Judge of the United States territorial court for the Alaska Territory
- In office January 15, 1915 – November 9, 1921
- Appointed by: Woodrow Wilson
- Preceded by: Frederick E. Fuller
- Succeeded by: Cecil H. Clegg

Personal details
- Born: January 12, 1878 Dimock, Pennsylvania, USA
- Died: November 1, 1956 (aged 78) Burlingame, California, USA
- Spouse: Mary Ann Bunnell (née Kline)
- Children: Jean
- Profession: Lawyer, college president

= Charles E. Bunnell =

American judge

Charles Ernest Bunnell (January 12, 1878 – November 1, 1956) was a judge for the Alaska Territory and the University of Alaska's first president, from 1921 to 1949. He ran for Alaska Territorial Delegate to Congress on the Democratic Party ticket in 1914, but was defeated. He was appointed to his judgeship January 15, 1915 by US President Woodrow Wilson, serving as judge on the US Territorial Court in Fairbanks, Alaska for seven years.

On August 11, 1921 Bunnell was appointed the president of the newly created Alaska Agricultural College and School of Mines, which later became the University of Alaska. He served in this capacity for 27 years, through a great amount of expansion, and the Alaska constitutional convention.
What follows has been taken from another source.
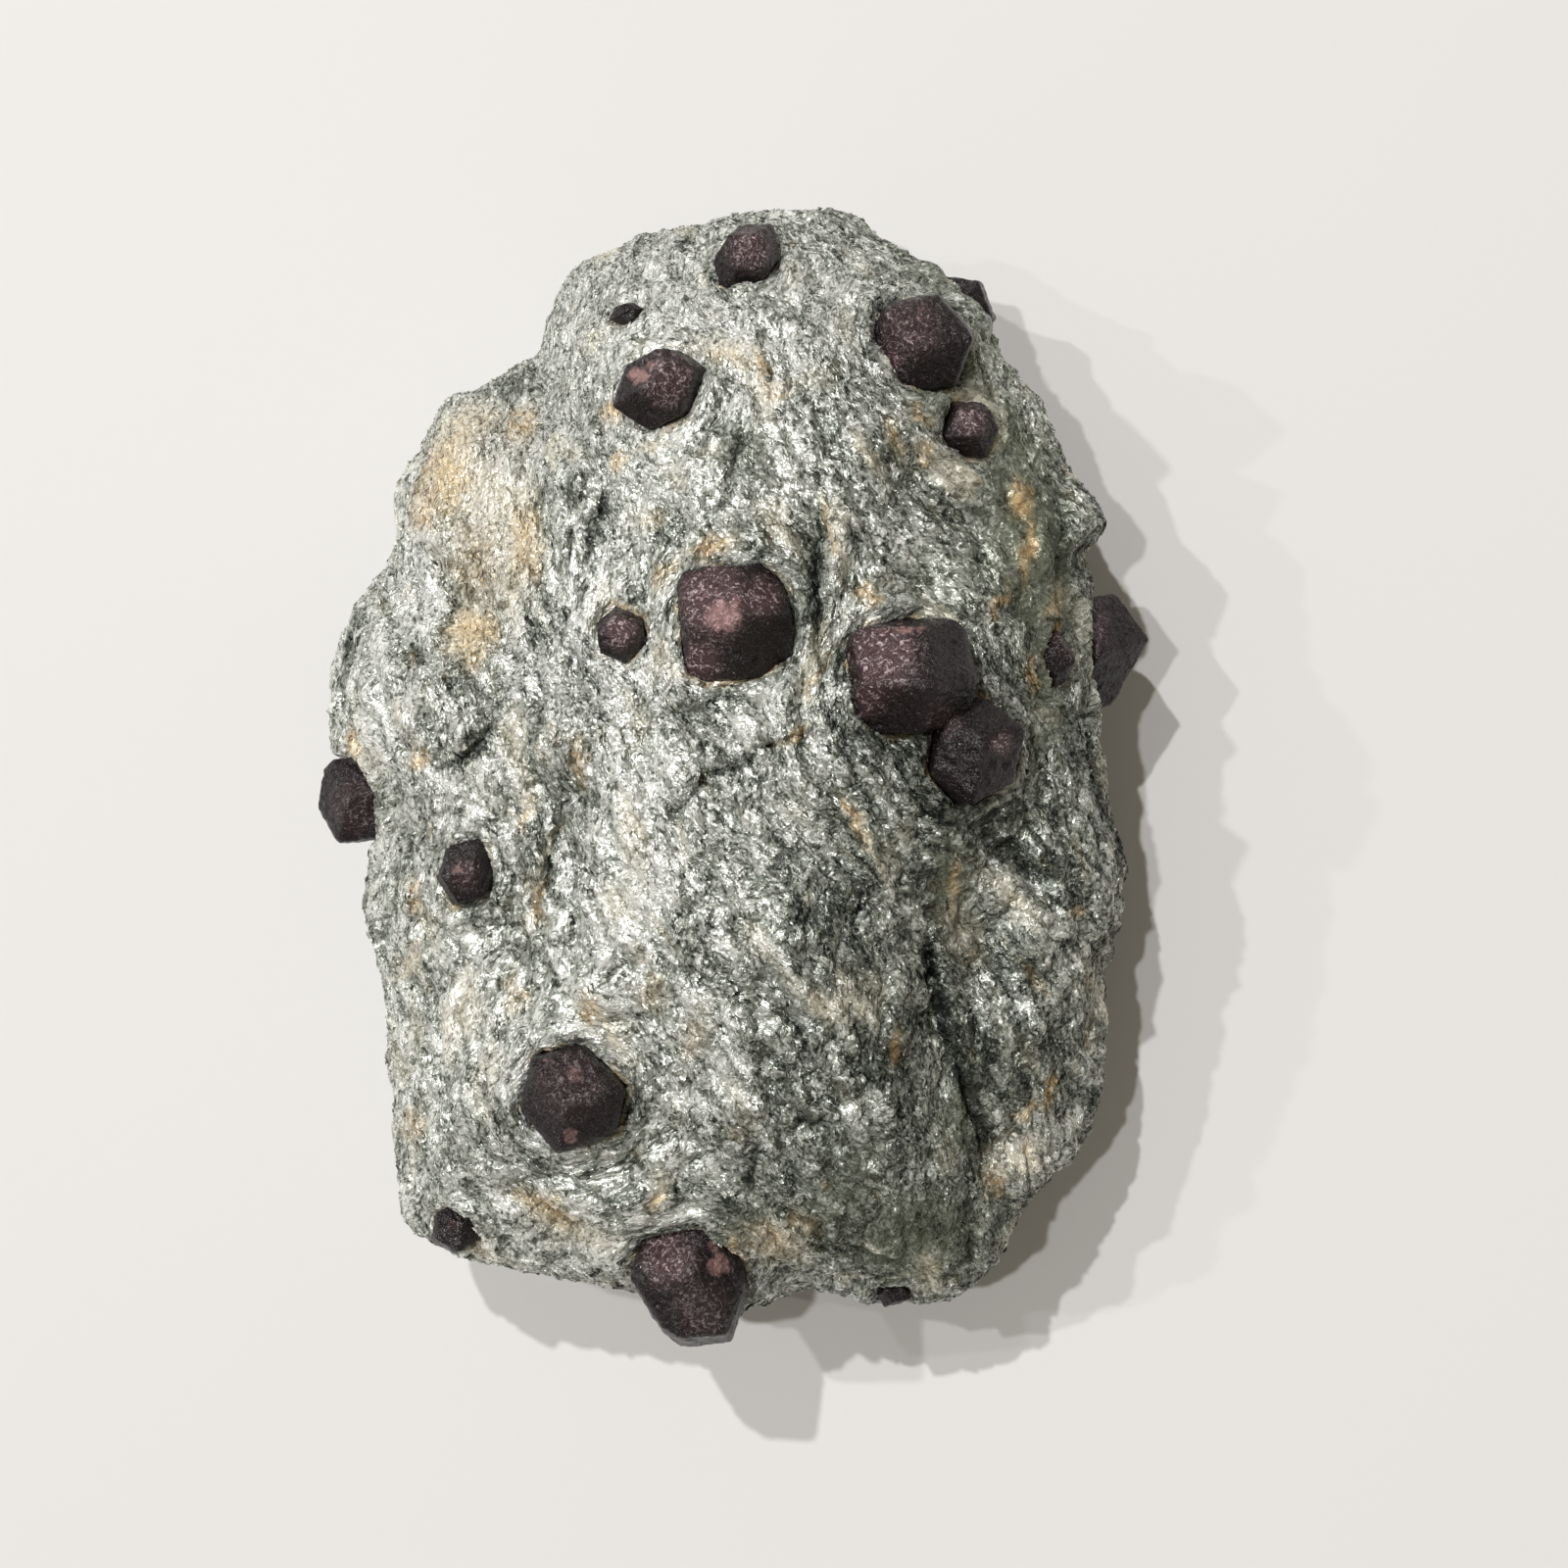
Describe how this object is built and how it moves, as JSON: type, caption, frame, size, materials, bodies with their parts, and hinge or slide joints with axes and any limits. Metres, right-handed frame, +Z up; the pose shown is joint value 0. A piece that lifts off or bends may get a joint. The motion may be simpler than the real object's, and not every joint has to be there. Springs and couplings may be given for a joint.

The Bunnell Building, built in 1959 on the University of Alaska Fairbanks campus, is named after him. The first presidential residence, built in 1921, was replaced by the current chancellor's residence in 1954. The original structure was moved in 1958, becoming the Bunnell House Early Childhood Lab School. A statue was constructed of Bunnell in Cornerstone Plaza, in the center of campus.